Pelajaran lain yang patut kita panuti adalah ajaran dasar dalam berprinsip diri masyarakat Samin meliputi: kudu weruh te-e dewe, lugu, milgi, dan rukun. Keempat ajaran tersebut patut kita terapkan dalam kehidupan sehari-hari. Seperti dalam konsep Kudu weruh te-e dewe yang berarti setiap orang harus memahami barang yang milikinya dan pantang bagi memanfaatkan barang orang lain. Sebagaimana yang disaksikan penulis sewaktu melakukan reportase di rumah Bpk Santoso, warga Samin Desa Larekrejo bahwa ia mengaku pernah ketinggalan lima butir permen (manisan). Ceritanya, dalam perjalanan pulang penulis mendapat SMS dari pak Santoso yang isinya: “Pak Manisane Njenengan teng enggon kulo, (Pak permennya ketinggalan dirumahku)” Tulisnya. Realitas ini bagi penulis berbanding terbalik dengan karakter pejabat birokrat kita sekarang, jangankan permen, duit rakyatpun “disikat”(hal.172).

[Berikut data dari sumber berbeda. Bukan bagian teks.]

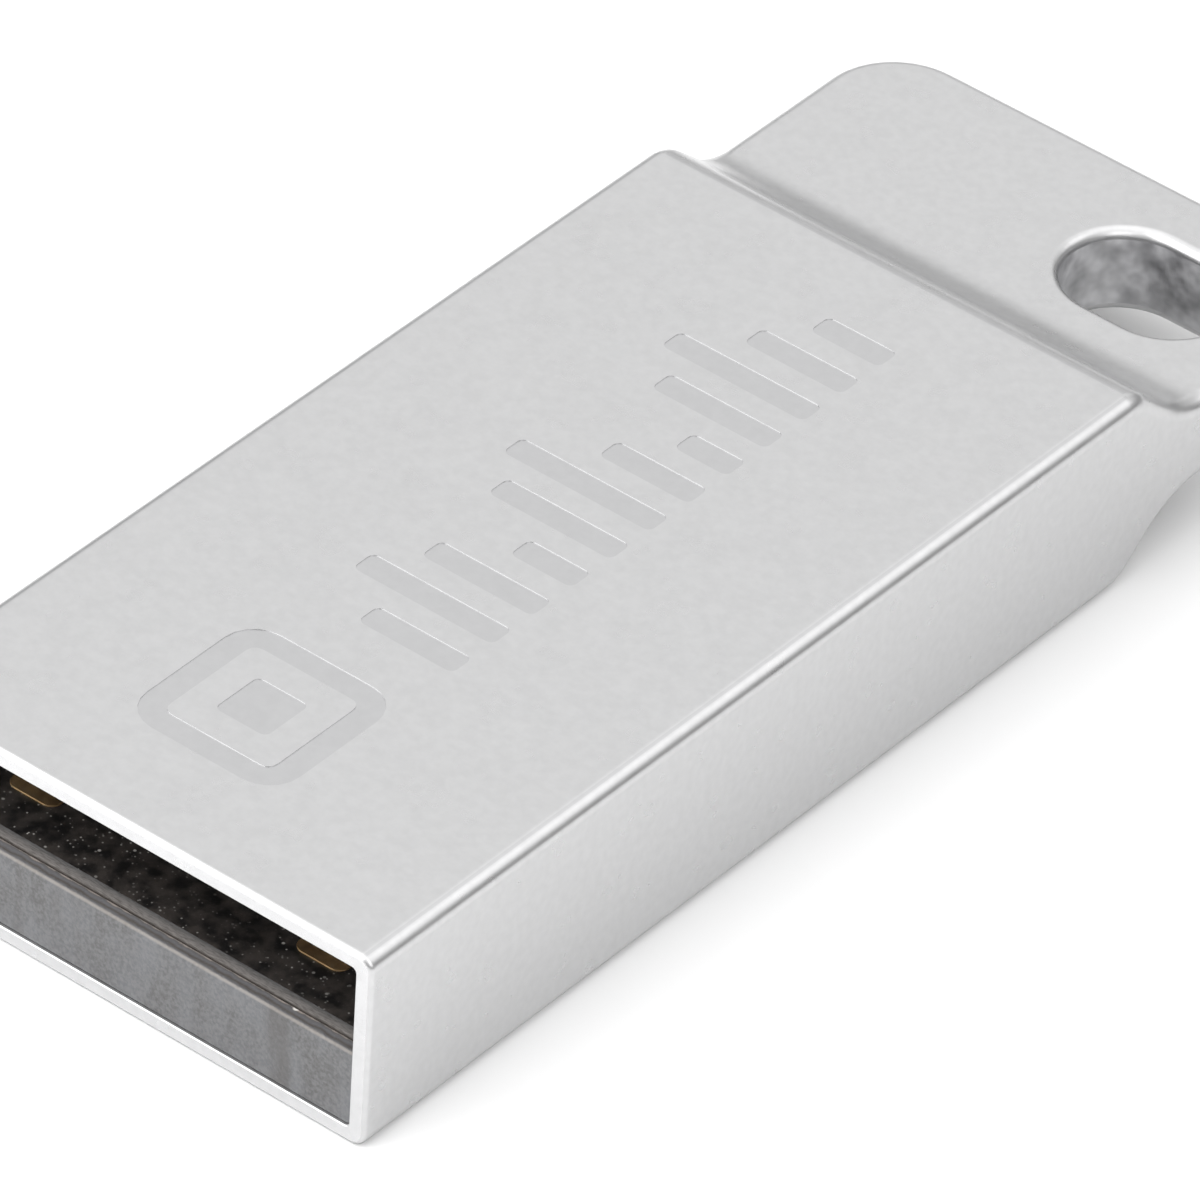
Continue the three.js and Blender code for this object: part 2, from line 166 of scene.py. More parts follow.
# The block is cut where the slope begins and ends, and its rear is thinned to the tab.
case = add_block("case_shell", case_low, case_high)
crest_reach = crest_radius * tan(step_angle / 2)
fillet_reach = fillet_radius * tan(step_angle / 2)
slope_start = corner_below_y
slope_end = slope_start + tab_bottom / tan(step_angle)
step_stagger = 0.3 * MM  # a little more than the top's corners stand behind the underside's
edit(case)
cut_across(slope_start)
cut_across(slope_end)
pick("verts", lambda v: v.co.y > slope_end - NEAR and v.co.z > case_top / 2)
bpy.ops.transform.translate(value=(0, 0, tab_top - case_top))
pick("verts", lambda v: v.co.y > slope_end - NEAR and v.co.z < NEAR)
bpy.ops.transform.translate(value=(0, 0, tab_bottom))
pick("verts", lambda v: slope_start - NEAR < v.co.y < slope_end + NEAR and v.co.z > case_top / 2)
bpy.ops.transform.translate(value=(0, corner_above_y - corner_below_y, 0))

# Round rear corners in plan, then the crests and the wider fillets of the step. The sides are
# made one flat face each again, so that nothing on them is in the way of their outline.
flat_angle = radians(0.5)
pick("edges", lambda e: runs_along(e, 2) and is_near(middle(e).y, case_high.y))
round_edges(tab_corner, 16)
for start, reach, segments in ((slope_start, crest_reach, 6), (slope_end, fillet_reach, 14)):
    pick("edges", lambda e: runs_along(e, 0) and start - NEAR < middle(e).y < start + step_stagger)
    round_edges(reach, segments)
bpy.ops.mesh.select_all(action="SELECT")
bpy.ops.mesh.dissolve_limited(angle_limit=flat_angle)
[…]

penulis juga berharap tercipta proses kesadaran untuk menghormati hak kaum minoritas (minority rights). Selama ini, hukum sosial mengatakan bahwa kaum minoritas adalah golongan kedua (the second class) yang terkadang hak-hak mereka dipandang sebelah mata. Langkah tepat yang diambil bukan menjahui mereka, tapi bagaimana kita berkomunikasi dengan mereka melalui pendekatan persuasif. Sehingga kita bisa memahami budaya mereka dan merekapun bisa memahami kita dan mau terbuka dalam memandang tradisi baru untuk kemajuan bersama.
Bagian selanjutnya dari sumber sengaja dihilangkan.